Thursday, September 10, 2015

Lady Chatterley's Lover

It’s funny how you can wake up one morning not even aware of something and yet by the end of the day you are absorbed in it. On Monday morning, a Brazilian bank holiday, I logged on to Yahoo News and saw that the top search of the day was Lady Chatterley’s Lover. I think the BBC had made a new dramatization of it. It was then that I realized I had never read this book. I often quote Mark Twain, who once said that a classic is something everybody wants to have read but nobody wants to read. I tend to agree. People like to display their erudition by discussing Shakespeare or the Brontë sisters, but few people actually want to take the time required to read these hefty works. And yet, I had just finished reading Villlette which, although heavy going, was a very satisfying read. So I took the plunge and downloaded Lady Chatterley’s Lover. I read it in less than twenty-four hours. It is not a difficult book to read and the tale is quite simple. The story begins after the Great War. Sir Clifford Chatterley returns from France badly injured and paralyzed from the waist down. His wife, Connie, sticks by him, but ends up having affairs. She is particularly drawn to the estate’s gamekeeper, Mr Mellors. They handle the affair quite clumsily and Sir Clifford’s nurse discovers it in no time, but keeps quiet. Connie is pregnant and goes to Italy to pretend that the baby was conceived there. Clifford has said he doesn’t mind her providing an heir to the estate but he has no idea that his wife is involved with a gamekeeper. Sir Clifford is an elitist and snob and makes no effort to hide his disdain for the lower classes. Connie tires of all the rigmarole and confesses the affair. She had been worried about her good name, etc., but cannot bear to be married to Clifford anymore and throws caution to the wind. Mellors’s former wife turns up to make trouble, but after a lot of scandalous behaviour, she disappears. Mellors gets his divorce but Sir Clifford refuses to divorce his wife. The story ends on this note, but with Mellors assuring Connie that they will be together and that Sir Clifford will yield eventually.

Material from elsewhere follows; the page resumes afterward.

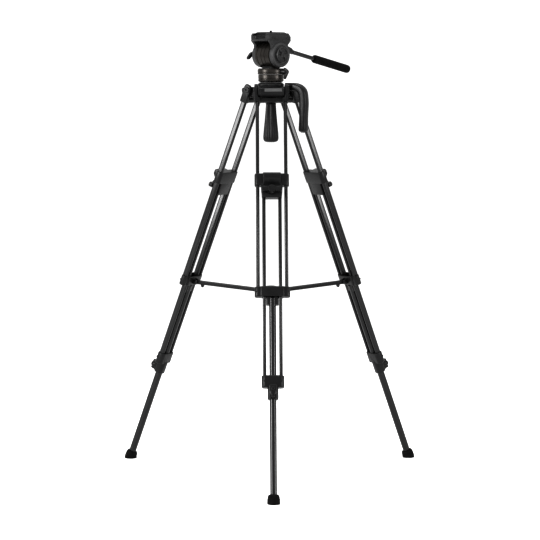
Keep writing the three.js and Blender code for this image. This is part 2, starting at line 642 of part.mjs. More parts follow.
// The bar's own frame: y along the bar from its hinge.
function panBar() {
  const bend = round("y", 4, BAR_LENGTH - 12, [0, 0], BAR_R, BAR_R, 20);
  const eye = round("x", -5.4, 5.6, [0, 0], 8, 8, 24);
  return cut(union(bend, eye), round("x", -10, 10, [0, 0], 3 + GAP, 3 + GAP, 12));
}

function panGrip() {
  const a = BAR_LENGTH - GRIP_LENGTH;
  const b = BAR_LENGTH;
  const profile = [[0, a], [7.5, a], [9.4, a + 2], [GRIP_R, a + 6], [GRIP_R - 0.6, a + 40], [GRIP_R - 0.6, b - 30],
    [GRIP_R, b - 8], [9.4, b - 2.4], [6.5, b], [0, b]];
  const grip = placed(lathe(profile, 20), new THREE.Matrix4().makeBasis(X, Z.clone().negate(), Y));
  return grip.subtract(round("y", a - 1, b - 12 + GAP, [0, 0], BAR_R + GAP, BAR_R + GAP, 20));
}

function panBarKnob() {
  return union(
    round("x", -9, 10, [0, 0], 3, 3, 12),
    round("x", -19, -5.7, [0, 0], 6.5, 7.5, 20),
  );
}

addPiece("head_base", headBase(), "head", headMatrix);
addPiece("pan_body", panBody(), "head", headMatrix);
const knobMatrix = new THREE.Matrix4().makeRotationZ((HEAD_YAW + 12) * DEG);
addPiece("pan_lock_knob", panLockKnob(), "plastic", knobMatrix);
addPiece("tilt_frame", tiltFrame(), "head", headMatrix);
addPiece("tilt_lever", tiltLever(), "plastic", headMatrix);
addPiece("side_knob", sideKnob(), "plastic", headMatrix);
addPiece("plate_lever", plateLever(), "plastic", headMatrix);
addPiece("camera_plate", cameraPlate(), "casting", headMatrix);
addPiece("plate_pad", platePad(), "rubber", headMatrix);
addPiece("camera_screw", cameraScrew(), "steel", headMatrix);
addPiece("pan_bar", panBar(), "tube", barMatrix);
addPiece("pan_bar_knob", panBarKnob(), "plastic", barMatrix);
addPiece("pan_grip", panGrip(), "rubber", barMatrix);

export default root;
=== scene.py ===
"""Video tripod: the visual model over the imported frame. Shapes are drawn in millimetres, then scaled."""
import math

import bmesh
import bpy
from mathutils import Matrix, Vector


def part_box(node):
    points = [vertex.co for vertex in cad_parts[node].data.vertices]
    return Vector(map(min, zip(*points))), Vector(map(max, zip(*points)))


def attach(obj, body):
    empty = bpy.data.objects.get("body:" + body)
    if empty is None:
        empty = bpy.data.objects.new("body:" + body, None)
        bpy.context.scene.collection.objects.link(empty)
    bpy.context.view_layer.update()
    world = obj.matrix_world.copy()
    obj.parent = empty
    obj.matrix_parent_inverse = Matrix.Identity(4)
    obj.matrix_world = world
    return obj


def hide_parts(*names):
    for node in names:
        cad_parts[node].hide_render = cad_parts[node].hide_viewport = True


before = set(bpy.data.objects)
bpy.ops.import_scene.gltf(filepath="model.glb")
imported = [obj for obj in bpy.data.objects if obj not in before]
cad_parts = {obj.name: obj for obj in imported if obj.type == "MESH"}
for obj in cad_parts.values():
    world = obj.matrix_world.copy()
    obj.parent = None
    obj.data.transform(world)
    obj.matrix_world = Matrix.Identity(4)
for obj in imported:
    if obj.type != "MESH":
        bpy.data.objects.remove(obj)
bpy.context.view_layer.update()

# ---- Driving dimensions, in millimetres and degrees ----------------------------------------------
# _R is a radius, _Z a height, _S a distance down the leg from its pivot, _W and _D a tube's two widths.
MM = 0.001
LEGS = {"front": -90, "right": 30, "left": 150}
LEG_ANGLE = 21.4
PIVOT_R, PIVOT_Z = 46, 982
OUTER_X, OUTER_W, OUTER_D = 35.2, 8.5, 15
INNER_X, INNER_W, INNER_D = 19.9, 8.2, 14.5
LOWER_W, LOWER_D = 16.5, 18
CHEEK_IN, CHEEK_OUT, YOKE_END = 33.5, 42.5, 34
BLOCK_S, BLOCK_HALF = 530, 13
CLAMP_S, CLAMP_END, CLAMP_KNOB_S = 225, 288, 270
OUTER_TOP_S, INNER_TOP_S, TUBE_INSET = 26.3, 263.3, 3.4
LOCK_S, LOCK_END, COLLAR_END, LOCK_KNOB_S = 741, 771, 800, 786
GUIDE_S, FOOT_S, FOOT_R = 543, 1033, 15.4
ARM_OFFSET = 20
HUB_R, HUB_Z, HUB_CAP_R = 37, 469.7, 22
LOBE_HALF, LOBE_R = 33, 21
CROWN_TOP, CROWN_BOTTOM = 990, 952.5
BOWL_RIM_TOP = 998
BALL_R, BALL_Z = 30, 1000
HANDLE_AZIMUTH, HANDLE_R, HANDLE_TOP, HANDLE_BOTTOM, HANDLE_HALF = -30, 106, 999.5, 874, 10.5
HEAD_YAW = -47
NECK_R, PAN_R, PAN_Z, LOCK_Z = 32.2, 33.8, 1021, 1027.5
TILT_Z, DRUM_R, DRUM_HALF, DISC_R, SIDE_OUT = 1069.7, 33, 24.5, 30.8, 38
PLATFORM_X, PLATFORM_Y, PLATFORM_BOTTOM, PLATFORM_TOP = 30.75, 41, 1104, 1124.5
SLOT_FLOOR, SCREW_HEAD_TOP, PLATE_TOP, PAD_TOP = 1118.4, 1122.6, 1126, 1127.2
LATCH = Vector((-12.9, -39.7, 1114.3))
BAR_X, BAR_Y, BAR_Z, BAR_DROP, BAR_R, BAR_LENGTH = 19, 41, 1081, 12, 5.2, 227
GRIP_LENGTH, GRIP_R = 133, 10.5
PAN_LOCK_TURN = 12
SCREW_TIP = 1131.5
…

The story is well written and interesting. It addresses social class and conflict and some passages are devoted to arguing about the idea of living an intellectual life. However, what made the book infamous was its sexual content. The book was published in 1928 and the controversy raged on for decades, culminating in an “obscenity” trial against Penguin Books in 1960. This trial pushed back the boundaries on what publishers could release in print. The Obscene Publications Act of 1959 stated that explicit content could be published if it were possible to prove that the work had literary merit. Many publishers around the world had only dared to issue heavily edited or abridged versions of the book. The trial was a huge victory for Penguin. The chief prosecutor made a terrible faux pas when he addressed the court saying that Lacy Chatterley was not a book that one would wish one’s “wife or servants to read”. This made him look very old-fashioned and behind the times. However, by today’s standards, the sexual content seems quite tame or even run-of-the-mill. Sir Clifford, commenting on the scandalous accusations made by Bertha Mellors against her husband, remarks that his gamekeeper liked to “use his wife in the Italian way”. Mellors tells Connie that she has “got the nicest arse of anybody… An’ ivery bit of it is woman, woman as sure as nuts. Tha’rt not one of the buttonarse lasses as should be lads… An if that shits an’ tha pisses, I’m glad. I don’t want a woman as couldna shit nor piss”. The C-word and the F-word are used, not liberally, but they are used. Mellors tells the impotent Sir Clifford: “Folks should do their own fuckin’, then they wouldn’t want to listen to a lot of clatfart about another man’s… It’s not for a man in the shape you’re in, Sir Clifford, to twit me for havin’ a cod atween my legs”. Shocking, especially for the time. However, the court ruled that this work had literary merit, so publication went ahead. I quite liked the story, although some of the characters are a bit stereotypical: the snooty Sir Clifford, Connie’s sceptical Scottish father who accepts Mellors after downing a few glasses of whisky with him, Connie’s disapproving sister Hilda and the prude working class people in the nearby town. But it is an entertaining story. However, it doesn’t really merit all the attention it has garnered in my opinion. It’s amazing what a bit of sex can do.

David Herbert Lawrence (1885-1930) was born in Eastwood, Nottinghamshire. Despite not being from an academic family, he became a teacher and won a prize for a short story in the early 1900s. Ill health, which plagued him all his life, forced his to resign his teaching post in 1912. After the Great War, he and his wife travelled extensively. However, his health continued to deteriorate and he died in 1930, two years after the publication of Lady Chatterley, his last book. Besides Lady Chatterley, he is probably best remembered for his novel Sons and Lovers, published in 1913.